Poetry anthology marking strike anniversary looks at mining's past and its aftermath
When poet and publisher Tim Fellows looked out of his bedroom window as a boy, he saw the local colliery in his former mining area of north Derbyshire. Men on both sides of his family had been involved in mining for over 100 years. In the dedication to the Crooked Spire Press anthology he has put together, he has named 14 of those relatives. Two of them died in mining accidents. The Fig Tree Coal Mining Anthology, named after the webzine that Tim publishes around six times a year, is a collection of 63 poems by more than 50 poets, and was launched to great acclaim in a church in Doncaster last Saturday, and again online a few days later. It comes at the tail-end of the two-year, 40th anniversary of the 1984-85 miners’ strike, which ended in victory for Margaret Thatcher’s government, and hastened the end of the industry in this country.

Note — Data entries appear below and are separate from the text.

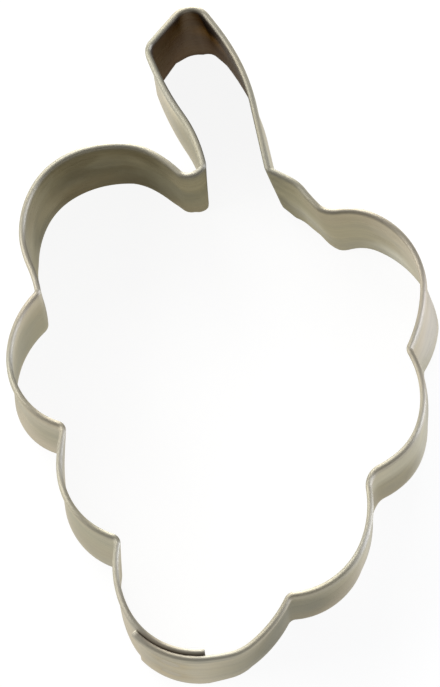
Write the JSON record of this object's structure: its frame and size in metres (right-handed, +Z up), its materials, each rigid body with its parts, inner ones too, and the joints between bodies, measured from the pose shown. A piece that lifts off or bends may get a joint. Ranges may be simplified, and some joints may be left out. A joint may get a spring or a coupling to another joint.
{
  "type": "cookie cutter",
  "caption": "Open cookie cutter in the outline of a bunch of grapes with its stem, bent from thin steel strip with a hemmed upper edge, its lapped ends spot-welded.",
  "frame": {"origin": "under the middle of the outline's box, on the plane of the cutting edge", "axes": "+X to the right seen from above, +Y towards the stem, +Z up from the cutting edge to the hemmed edge"},
  "size_m": [0.065, 0.1016, 0.022],
  "materials": {
    "satin_steel": "satin, fine rolling lines along the strip",
    "weld_steel": "satin, slightly darkened by the weld's heat"
  },
  "bodies": {
    "root": {"cutter_band": "satin_steel", "spot_weld_upper": "weld_steel", "spot_weld_lower": "weld_steel"}
  },
  "joints": []
}
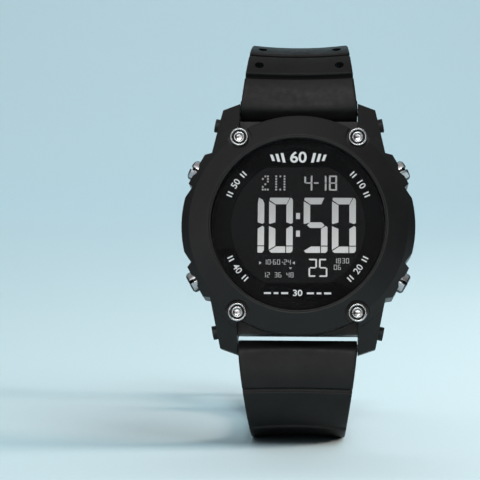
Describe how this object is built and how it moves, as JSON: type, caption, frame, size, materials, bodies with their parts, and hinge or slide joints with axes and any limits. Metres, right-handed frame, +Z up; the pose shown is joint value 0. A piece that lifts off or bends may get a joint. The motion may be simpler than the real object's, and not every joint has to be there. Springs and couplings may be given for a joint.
{
  "type": "digital wristwatch",
  "caption": "Resin digital wristwatch with a round dark display, side push buttons, a screwed bezel and an open curved strap with a pronged buckle.",
  "frame": {"origin": "bottom centre of the box around the standing watch", "axes": "+Z up, +X to the viewer's right of the dial, the dial facing -Y and leaning back 12 degrees"},
  "size_m": [0.0506, 0.0748, 0.088],
  "materials": {
    "case_resin": "satin moulded black resin",
    "strap_resin": "matte moulded black resin",
    "bright_steel": "polished",
    "button_steel": "turned steel",
    "back_steel": "circular brushed",
    "black_screw": "black coated steel",
    "mineral_glass": "clear",
    "black_print": "black print",
    "lcd_dark": "dark negative display",
    "lcd_light": "light grey display segments",
    "white_plastic": "white diffuser",
    "seal_rubber": "matte",
    "board_green": "solder mask",
    "black_epoxy": "potting",
    "contact_brass": "spring brass"
  },
  "bodies": {
    "case": {"bezel": "case_resin", "case_body": "case_resin", "bezel_screws": "bright_steel", "side_screws": "black_screw", "crystal": "mineral_glass", "dial_mask": "black_print", "crystal_gasket": "seal_rubber", "lcd_polariser": "lcd_dark", "lcd_glass": "mineral_glass", "lcd_reflector": "white_plastic", "light_guide": "white_plastic", "backlight_led": "white_plastic", "zebra_strips": "seal_rubber", "hour_digits": "lcd_light", "minute_digits": "lcd_light", "lcd_colon": "lcd_light", "date_digits": "lcd_light", "seconds_digits": "lcd_light", "module_frame": "case_resin", "circuit_board": "board_green", "chip_cover": "black_epoxy", "quartz_crystal": "back_steel", "module_screws": "back_steel", "battery": "back_steel", "battery_clip": "back_steel", "battery_contact": "contact_brass", "button_contacts": "contact_brass", "module_cover": "case_resin", "buzzer_spring": "contact_brass", "piezo_disc": "contact_brass", "case_back": "back_steel", "case_back_gasket": "seal_rubber", "case_back_screws": "back_steel", "pusher_sleeves": "button_steel", "pusher_seals": "seal_rubber", "spring_start": "contact_brass", "spring_light": "contact_brass", "spring_mode": "contact_brass", "spring_reset": "contact_brass", "spring_bar_upper": "button_steel", "spring_bar_lower": "button_steel"},
    "light_button": {"button_light": "button_steel", "clip_light": "back_steel"},
    "mode_button": {"button_mode": "button_steel", "clip_mode": "back_steel"},
    "start_button": {"button_start": "button_steel", "clip_start": "back_steel"},
    "reset_button": {"button_reset": "button_steel", "clip_reset": "back_steel"},
    "long_strap": {"strap_upper": "strap_resin"},
    "short_strap": {"strap_lower": "strap_resin"},
    "keeper": {"strap_keeper": "strap_resin"},
    "buckle": {"buckle_frame": "button_steel", "buckle_bar": "button_steel"},
    "prongs": {"buckle_prongs": "button_steel"}
  },
  "joints": [
    {"name": "start_press", "type": "slide", "parent": "case", "child": "start_button", "axis": [-0.8788, -0.0992, -0.4667], "range_m": [0, 0.0007], "stiffness_N_per_m": 800, "springref_m": -0.0005, "deforming": ["spring_start"]},
    {"name": "light_press", "type": "slide", "parent": "case", "child": "light_button", "axis": [0.8788, -0.0992, -0.4667], "range_m": [0, 0.0007], "stiffness_N_per_m": 800, "springref_m": -0.0005, "deforming": ["spring_light"]},
    {"name": "mode_press", "type": "slide", "parent": "case", "child": "mode_button", "axis": [0.8788, 0.0992, 0.4667], "range_m": [0, 0.0007], "stiffness_N_per_m": 800, "springref_m": -0.0005, "deforming": ["spring_mode"]},
    {"name": "reset_press", "type": "slide", "parent": "case", "child": "reset_button", "axis": [-0.8788, 0.0992, 0.4667], "range_m": [0, 0.0007], "stiffness_N_per_m": 800, "springref_m": -0.0005, "deforming": ["spring_reset"]},
    {"name": "long_strap_hinge", "type": "hinge", "parent": "case", "child": "long_strap", "pos_m": [0, -0.01959, 0.07252], "axis": [1, 0, 0], "range_deg": [-10, 30]},
    {"name": "short_strap_hinge", "type": "hinge", "parent": "case", "child": "short_strap", "pos_m": [0, -0.03044, 0.02146], "axis": [-1, 0, 0], "range_deg": [-5, 30]},
    {"name": "keeper_slide", "type": "slide", "parent": "short_strap", "child": "keeper", "axis": [0, 0.9511, 0.309], "range_m": [-0.004, 0.0025]},
    {"name": "buckle_hinge", "type": "hinge", "parent": "short_strap", "child": "buckle", "pos_m": [0, 0.02316, 0.00813], "axis": [-1, 0, 0], "range_deg": [-45, 35]},
    {"name": "prong_hinge", "type": "hinge", "parent": "buckle", "child": "prongs", "pos_m": [0, 0.02316, 0.00813], "axis": [-1, 0, 0], "range_deg": [0, 75]}
  ]
}
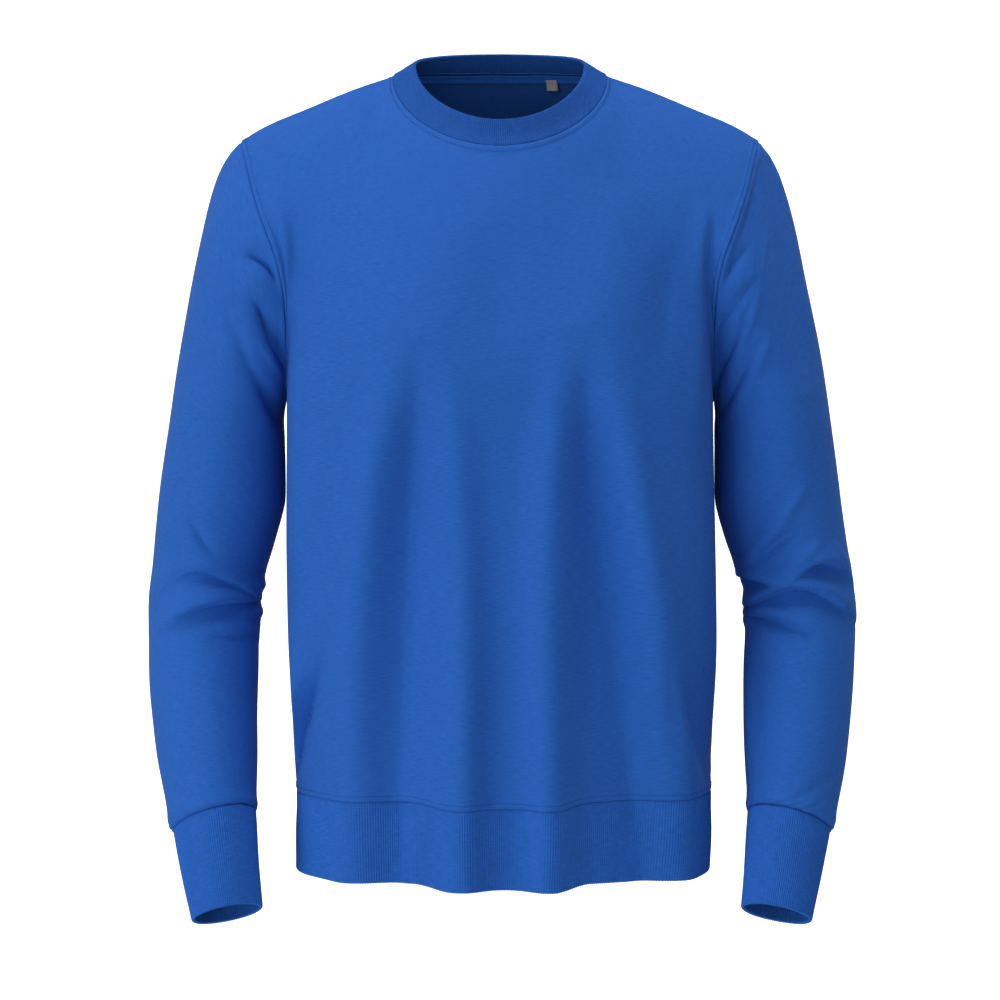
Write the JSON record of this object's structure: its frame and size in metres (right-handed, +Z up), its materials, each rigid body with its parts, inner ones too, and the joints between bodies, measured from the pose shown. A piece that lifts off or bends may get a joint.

Why did Tim Fellows want to mark that moment in this way? He says of UK coal mining in his introduction to the anthology: “It took 30 years but now it’s gone. I have strong views on this – not because I think it didn’t need to be wound down, not least for environmental reasons, but the way it was done and how the communities that were dependent on the pits and everything that flowed from them were left devastated with nearly no support. Even now, when the old collieries are covered by factories, warehouses, housing and country parks, the local economies have never properly recovered.
“Mining was dirty and dangerous – even in the 21st century mining disasters continue to happen in countries where coal is still produced. In the UK this was particularly bad prior to nationalisation in 1947 ... my great-uncle's death almost went unnoticed in the tide of death and injury across the country, day-in, day-out.”
The anthology includes poems by two poets, Sarah Wimbush and Claire Lynn, who have been shortlisted for the Forward prize. It is divided into the three sections – The Life, The Strike, and The Aftermath.
There are poems about the absolute darkness underground, the blinkered pit ponies, working lives difficult to imagine if you know nothing about them: “My father walked six miles in dark tunnels / for two shillings and seven pence per square yard / to resurrect carbon asleep for a million years” (‘Coal’, by Jude Brigley).
Plying picks and shovels in three-foot coal seams: “The thing I feared most was the heat - / the stripped men sweating in the dark // and the splintered props when they gave way and creaked.” (The Seam’, by Ian Parks). The number of school pupils killed at Aberfan in 1966 when a shifting slag heap buried them (‘116’, by Phil Wood).
Bill Everley’s ‘The Return of a Miner’ concludes:
I’ve left that place now thirty years, for a more rewarding trade.
I often return to ask about mates, who’d shared that face Hell-made.
The answers I get, convinces me, they all suffered deeply -
a lingering death, or broken and old, for coal that was sold too cheaply.
There are a number of poems about the 1984/85 strike, and about choosing which side you were on. Joe Williams, who grew up in Ashington, Northumberland, lists his 80s memories as an eight-year-old and sums up: “I saw the eyes of desperate men, / and even then, I think I knew / our town would never rise again / from 1984.”
Claire Lynn looks at the aftermath through the eyes of a striker’s wife, able to shop again:
They both worked down the pit, her husband and son.
That whole year we had nothing. Nothing.
She remembers the first pay after they went back,
how she stood between the stacked shelves in Carrick’s
and cried, not knowing what to do with the money.
(‘A Small Jar of Coffee and a Packet of Teacakes’)
Chris Sewart’s hard-hitting poem about how safety helmets have been exchanged for hi-tech headsets (‘In the Colliery Business Park Insurance Call Centre, 2004’):
I log a fifteen-minute break – push away my keyboard -
think hard, of those boys, that team, my mates.
Their shadows are still here: handing in metal checks,
doubling a red-eye shift, breaking output records,
swilling club pints, swapping filthy jokes in communal showers ...
Would they understand, that I’m now mining
another seam – meagre, worthless, hollow
Tim Fellows said at the online reading that he began writing poetry when he first heard about the mining death of his grandfather’s brother. He was “very pleased” with the response to the anthology, and felt it was a very worthwhile thing to have done. I can only agree. Crooked Spire is a small, regional press, and just the kind of outfit prepared to take the time and trouble for something like this.
At this point I must also declare an interest. I grew up in Surrey, an area not known for its mining heritage –in fact it has none, unlike its neighbouring home county of Kent. But I recently moved to Northumberland, and have become fascinated by coal’s legacy in the north-east. I have a poem in this anthology, about a photographic exhibition at Woodhorn mining museum that celebrates and commemorates Ashington’s former proud identity as a thriving, bustling centre of coal mining.
There are poets from all over the country in this anthology. Tim Fellows plans to take it on the road, with high hopes for further readings in 2026, in Northumberland, Wales, and possibly Scotland as well.